Dataset records:
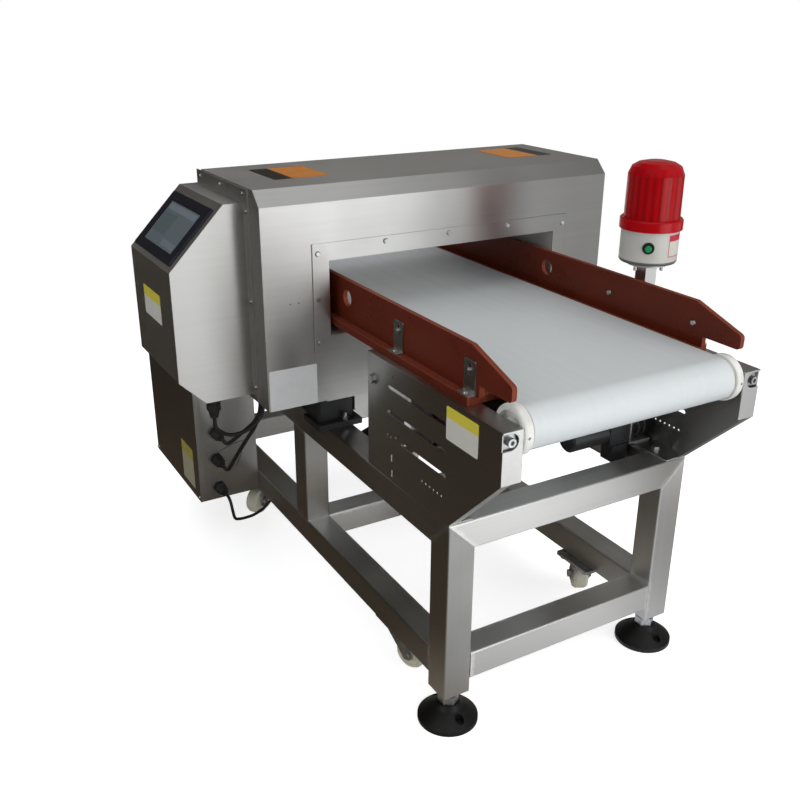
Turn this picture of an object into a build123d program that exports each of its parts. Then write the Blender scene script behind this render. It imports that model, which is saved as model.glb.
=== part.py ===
# Conveyor metal detector: belt conveyor on a tube stand, tunnel head, control box, cabinet and beacon.
# Millimetres. +X is the way the belt travels, +Y is the side of the beacon, +Z is up. The floor is Z = 0.
import os
from math import acos, atan2, cos, degrees, hypot, pi, radians, sin, tan

from build123d import *

os.makedirs("parts", exist_ok=True)

# Fits and small clearances
SHAFT_PLAY = 0.05
THREAD_PLAY = 0.05
BELT_PLAY = 0.3
HOLE_PLAY = 0.1

# Stand of square tube
TUBE = 50.0
TUBE_WALL = 2.0
TUBE_ROUND = 3.0
STAND_HALF_X = 540.0
STAND_HALF_Y = 242.5
STAND_TOP = 381.0
LEG_BOTTOM = 60.0
LOWER_RAIL_BOTTOM = 84.5
FOOT_PLATE = 8.0
LEG_X = STAND_HALF_X - TUBE / 2
LEG_Y = STAND_HALF_Y - TUBE / 2
RAIL_LENGTH = 2 * (STAND_HALF_X - TUBE)
CROSS_LENGTH = 2 * (STAND_HALF_Y - TUBE)
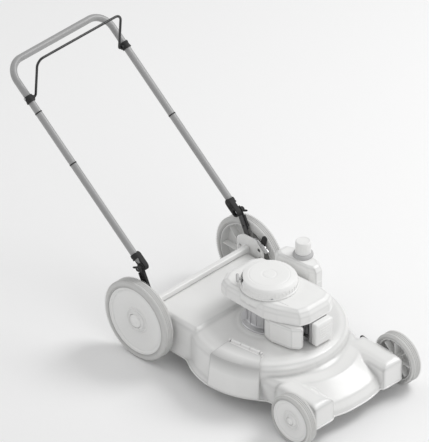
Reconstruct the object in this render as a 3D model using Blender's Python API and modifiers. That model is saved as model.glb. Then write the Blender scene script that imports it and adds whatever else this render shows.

Problem:
Write out every entry word for word.

Task result:
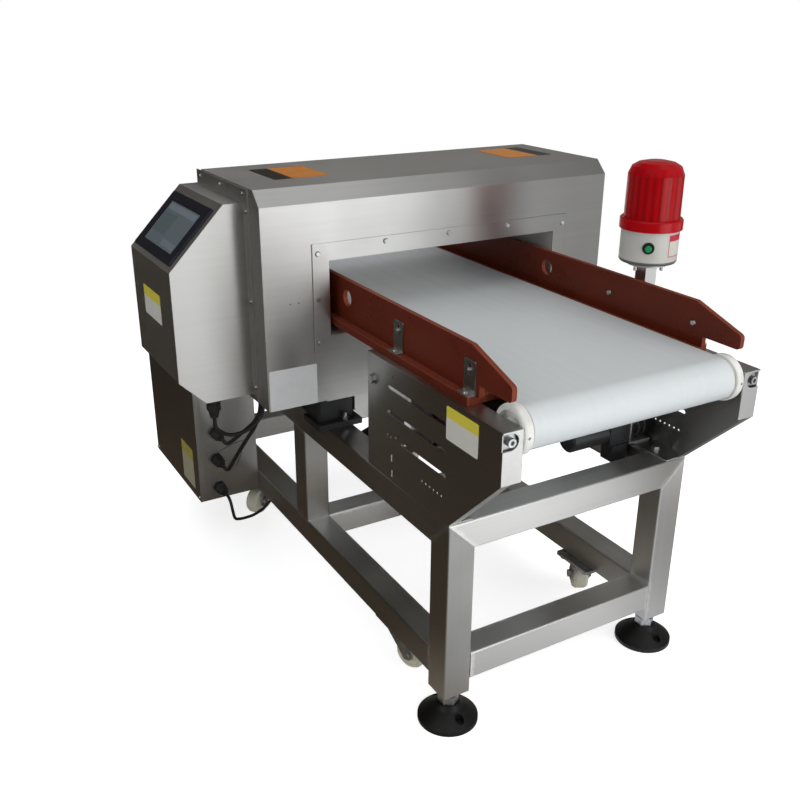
Turn this picture of an object into a build123d program that exports each of its parts. Then write the Blender scene script behind this render. It imports that model, which is saved as model.glb.
=== part.py ===
# Conveyor metal detector: belt conveyor on a tube stand, tunnel head, control box, cabinet and beacon.
# Millimetres. +X is the way the belt travels, +Y is the side of the beacon, +Z is up. The floor is Z = 0.
import os
from math import acos, atan2, cos, degrees, hypot, pi, radians, sin, tan

from build123d import *

os.makedirs("parts", exist_ok=True)

# Fits and small clearances
SHAFT_PLAY = 0.05
THREAD_PLAY = 0.05
BELT_PLAY = 0.3
HOLE_PLAY = 0.1

# Stand of square tube
TUBE = 50.0
TUBE_WALL = 2.0
TUBE_ROUND = 3.0
STAND_HALF_X = 540.0
STAND_HALF_Y = 242.5
STAND_TOP = 381.0
LEG_BOTTOM = 60.0
LOWER_RAIL_BOTTOM = 84.5
FOOT_PLATE = 8.0
LEG_X = STAND_HALF_X - TUBE / 2
LEG_Y = STAND_HALF_Y - TUBE / 2
RAIL_LENGTH = 2 * (STAND_HALF_X - TUBE)
CROSS_LENGTH = 2 * (STAND_HALF_Y - TUBE)
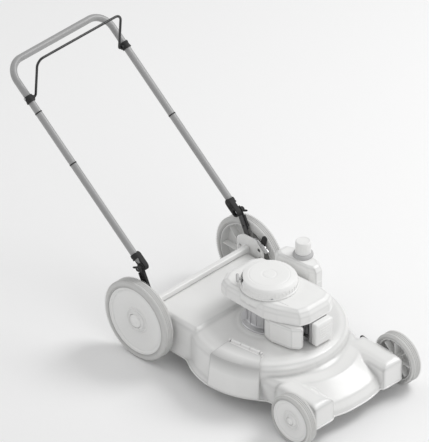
Reconstruct the object in this render as a 3D model using Blender's Python API and modifiers. That model is saved as model.glb. Then write the Blender scene script that imports it and adds whatever else this render shows.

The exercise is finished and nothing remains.